Rolling Stones: 50 Jahre Sex, Drugs and Rock’n’Roll
Die Rolling Stones rocken seit einem halben Jahrhundert, und ihr Hit „I can’t get no satisfaction“ ist immer noch nicht peinlich.
London. Beatles oder Stones? Diese Frage hat Generationen bewegt. Soundtüftler oder Rebellen, „Michelle“ oder „Satisfaction“? Heute ist die Frage Geschichte; die Beatles sind Legende. Die Stones sind immer noch Sex and Drugs and Rock’n’Roll. Und wer seit fast 50 Jahren ungestraft „I can’t get no satisfaction“ singen darf, kann nur eins sein: die beste Live-Band der Welt.
Der 12. Juli 1962 soll die Geburtsstunde der rollenden Steine gewesen sein. An dem Tag gaben sie ihr erstes Konzert im Londoner Marquee-Club. Deshalb ist am Donnerstag der Tag eines Jubiläums, das man früher für unmöglich gehalten hätte: Eine Rockband wird 50.
Dabei galt in den 1960er Jahren „Trau keinem über 30“. Das Lebensmotto hieß „live fast, die young“ (lebe schnell, sterbe früh).

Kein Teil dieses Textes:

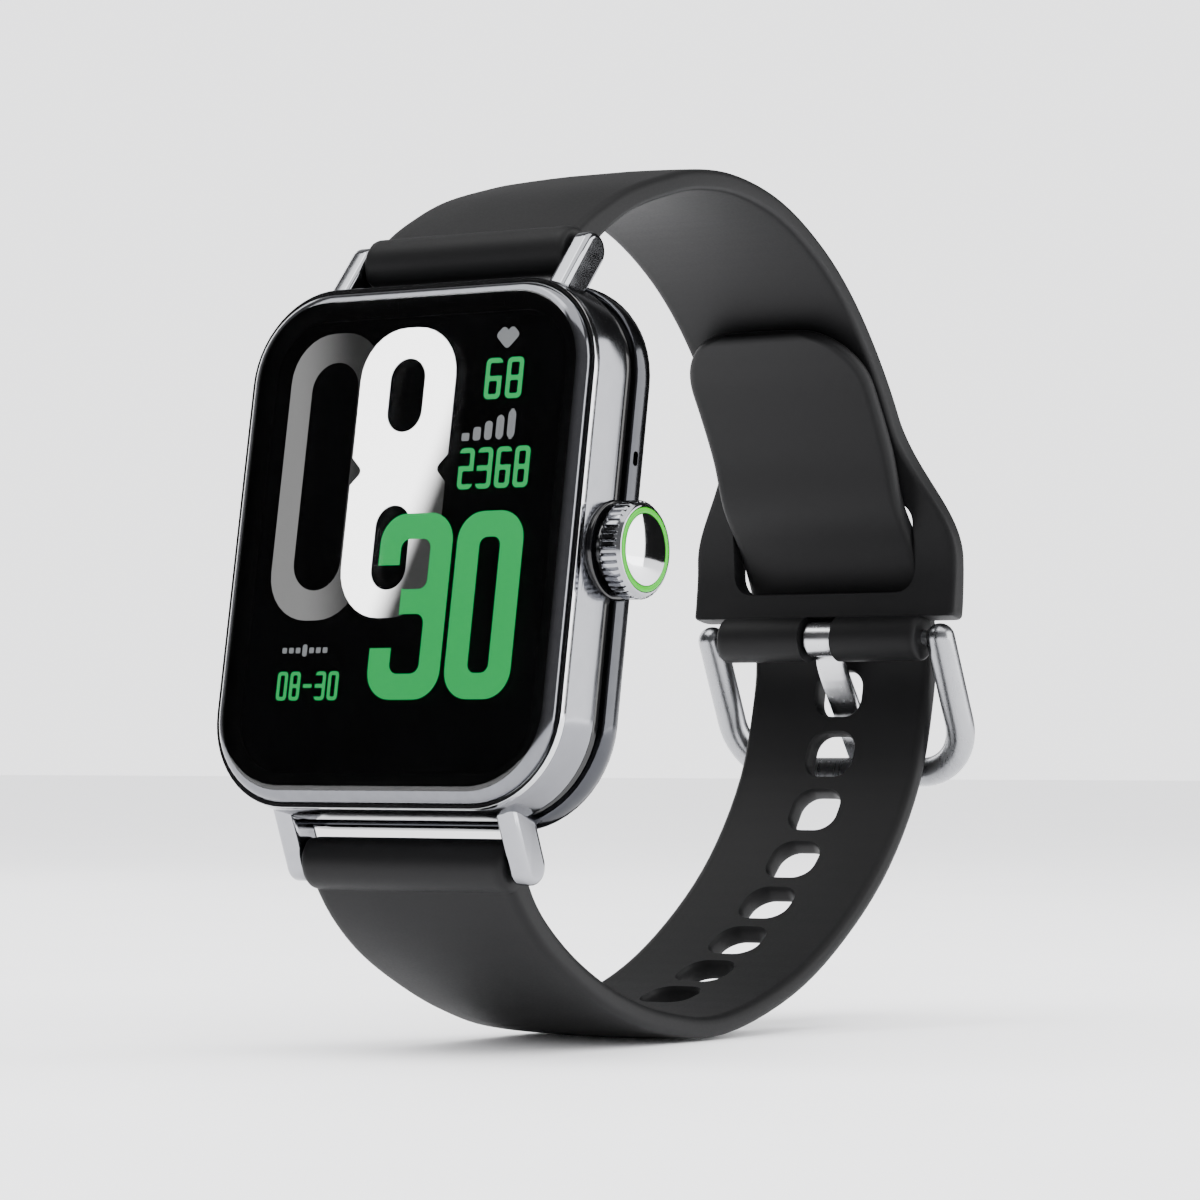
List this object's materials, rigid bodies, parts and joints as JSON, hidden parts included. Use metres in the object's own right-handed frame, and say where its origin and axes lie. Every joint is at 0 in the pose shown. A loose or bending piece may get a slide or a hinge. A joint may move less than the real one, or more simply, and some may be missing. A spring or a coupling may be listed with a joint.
{
  "type": "smartwatch",
  "caption": "Rectangular smartwatch with a curved glass face, a pressable side crown and a closed silicone strap held by a wire-frame buckle and tongue.",
  "frame": {"origin": "middle of the wrist opening: on the watch's plane of symmetry, 39 mm behind the front of the bezel and 2.5 mm above the middle of the case", "axes": "+X across the wrist towards the crown, -Y the way the display faces, +Z towards 12 o'clock"},
  "size_m": [0.042, 0.0846, 0.0816],
  "materials": {
    "glass": "polished, tinted, curved border",
    "ink": "printed black border",
    "seal": "matte",
    "display": "gloss, lit numbers",
    "case_metal": "polished, gunmetal",
    "groove": "gloss black",
    "rear_shell": "gloss, metallised grey",
    "back_plastic": "satin black",
    "steel": "satin",
    "gold": "gold plated",
    "board": "solder mask",
    "flex": "flexible circuit film",
    "cell": "laminated pouch",
    "frame_plastic": "moulded, glass filled",
    "copper": "machined",
    "crown_metal": "polished, knurled",
    "crown_green": "gloss green",
    "crown_face": "polished, domed",
    "lug_metal": "polished",
    "silicone": "soft matte silicone",
    "buckle_metal": "satin",
    "tongue_metal": "polished"
  },
  "bodies": {
    "case": {"cover_glass": "glass", "ink_border": "ink", "glass_seal": "seal", "display_panel": "display", "bezel_ring": "case_metal", "mid_frame": "case_metal", "groove_band": "groove", "rear_housing": "rear_shell", "back_cover": "back_plastic", "back_seal": "seal", "sensor_window": "glass", "sensor_board": "board", "charging_pins": "gold", "back_screws": "steel", "chassis": "frame_plastic", "main_board": "board", "shield_can": "steel", "display_flex": "flex", "battery": "cell", "motor_can": "steel", "speaker": "frame_plastic", "microphone": "gold", "switch_body": "frame_plastic", "crown_seat": "groove", "crown_bushing": "steel", "crown_seal": "seal", "lugs_upper": "lug_metal", "lugs_lower": "lug_metal"},
    "press": {"switch_plunger": "frame_plastic"},
    "crown": {"crown_stem": "steel", "crown_clip": "steel", "encoder_wheel": "frame_plastic", "crown_knob": "crown_metal", "crown_ring": "crown_green", "crown_cap": "crown_face"},
    "rotor": {"motor_rotor": "copper"},
    "upper_strap": {"strap_upper": "silicone", "bar_tube_upper": "steel", "bar_spring_upper": "steel"},
    "lower_strap": {"strap_lower": "silicone", "bar_tube_lower": "steel", "bar_spring_lower": "steel"},
    "upper_pin": {"release_pin_upper": "steel"},
    "lower_pin": {"release_pin_lower": "steel"},
    "buckle": {"buckle_frame": "buckle_metal", "buckle_bar": "steel"},
    "tongue": {"buckle_tongue": "tongue_metal"}
  },
  "joints": [
    {"name": "crown_press", "type": "slide", "parent": "case", "child": "press", "axis": [-1, 0, 0], "range_m": [0, 0.0004], "stiffness_N_per_m": 2500, "springref_m": -0.0004},
    {"name": "crown_turn", "type": "hinge", "parent": "press", "child": "crown", "pos_m": [0, -0.0336, -0.0025], "axis": [1, 0, 0], "continuous": true},
    {"name": "motor_spin", "type": "hinge", "parent": "case", "child": "rotor", "pos_m": [-0.0074, -0.0335, -0.0202], "axis": [0, 1, 0], "continuous": true},
    {"name": "strap_upper_hinge", "type": "hinge", "parent": "case", "child": "upper_strap", "pos_m": [0, -0.0325, 0.025], "axis": [1, 0, 0], "range_deg": [-0.2, 0.2]},
    {"name": "strap_lower_hinge", "type": "hinge", "parent": "case", "child": "lower_strap", "pos_m": [0, -0.0325, -0.03], "axis": [1, 0, 0], "range_deg": [-0.2, 0.2]},
    {"name": "release_upper", "type": "slide", "parent": "upper_strap", "child": "upper_pin", "axis": [-1, 0, 0], "range_m": [0, 0.0015], "stiffness_N_per_m": 700, "springref_m": -0.0008},
    {"name": "release_lower", "type": "slide", "parent": "lower_strap", "child": "lower_pin", "axis": [-1, 0, 0], "range_m": [0, 0.0015], "stiffness_N_per_m": 700, "springref_m": -0.0008},
    {"name": "buckle_hinge", "type": "hinge", "parent": "upper_strap", "child": "buckle", "pos_m": [0, 0.0328, 0.0026], "axis": [1, 0, 0], "range_deg": [0, 2]},
    {"name": "tongue_hinge", "type": "hinge", "parent": "upper_strap", "child": "tongue", "pos_m": [0, 0.0328, 0.0026], "axis": [1, 0, 0], "range_deg": [0, 2]}
  ],
  "couplings": [
    {"joint": "strap_lower_hinge", "follows": "strap_upper_hinge", "ratio": 1},
    {"joint": "tongue_hinge", "follows": "buckle_hinge", "ratio": 1}
  ]
}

Jimi Hendrix und Janis Joplin waren die bekanntesten Opfer. Als Brian Jones unter nie restlos aufgeklärten Umständen 1969 tot in einem Swimming-Pool aufgefunden wurde, war das für viele Fans auch das Ende der Stones. Jones galt als der musikalische Kopf der Band, und mit Nachfolger Mick Taylor ging es definitiv bergab, wenn auch mit ihm die vielleicht beste Stones-Platte, „Exile on main street“, aufgenommen wurde.
Drogen- und Alkoholexzesse brachten die Stones fortwährend in die Schlagzeilen. Entziehungskuren waren an der Tagesordnung. Niemand hätte damals geglaubt, dass Keith Richards älter als 30 Jahre werden kann. Aber schon damals, Anfang der 70er, wurden Jagger/Richards zu Stehaufmännchen. Beide waren auf ihre Art Lieblinge der High Society. Mick Jagger, selbst eher Gentleman, liebte Pomp und Glamour, Richards zog als böser Junge den Jet Set an, zeigte sich zornig, giftete den Geldadel an — und warf mit Geld nur so um sich.
Rio Reiser hat einmal gesungen, „Geld macht nicht glücklich, es beruhigt nur die Nerven, doch man muss es schon besitzen, ums zum Fenster rauszuwerfen“. Dem folgen Jagger/Richards bis heute. Sie haben die Stones zu einer beispiellosen Geldmaschine gemacht. Lachen sich über Firmenchefs halbtot, die tausende von Dollars ausgeben, um vor einer Show für eine halbe Minute einen großen Raum hinter der Bühne mit der Band teilen zu dürfen.
Immerhin kam mit Ron Wood für den glücklosen Mick Taylor der Spaß zu den rollenden Steinen zurück. Klarer Rock’n’Roll, entstanden aus den Wurzeln des Blues, keine Experimente, kein Schnick-Schnack. Das gilt heute noch, auch wenn zwischenzeitlich mit Bill Wyman ein Urgestein die Band verließ — weil es ihm zu viel Rummel war.
Seitdem gibt es nur noch vier echte Stones. Hinter dem Schlagzeug sitzt wie eh und je Charlie Watts. Manchmal glaubt man, er habe sich dort 50 Jahre lang gar nicht wegbewegt. Er ist der ruhende Pol in dieser Rockmaschine. Über 70 ist er jetzt und kann fast goldene Hochzeit feiern. Eigentlich spielt er auch lieber Jazz. Und offiziell ist er der Grund, warum heute und überhaupt in diesem Jahr kein großes Jubiläums-Spektakel ansteht. Denn Charlie Watts spielte sein erstes Konzert mit den Stones am 15. Januar in einem Pub bei London. Deshalb soll es erst 2013 Konzerte zum Fünfzigjährigen geben.
Es könnte natürlich auch sein, dass die angeschlagene Gesundheit von Keith Richards derzeit eine Tour nicht zulässt. Aber über so etwas spricht man nicht im Stones-Zirkus, in dem die Whiskyflasche in der Hand immer noch das Wahrzeichen ist — auch wenn nur Tee drin ist. Wenn die Stones auf Tour gehen, muss das eine geölte Musik-Maschine sein. Und zuvor muss die Spannung ins schier Unerträgliche gesteigert werden. Jagger/Richards arbeiten gerade daran. Es könne gut sein, streuen sie, dass bei der Jubiläumstour Bill Wyman wieder mit an Bord sei. Das wäre dann nach 50 Jahren ein wirklich würdiger Abschied — „Satisfaction“ für die große Stones-Familie.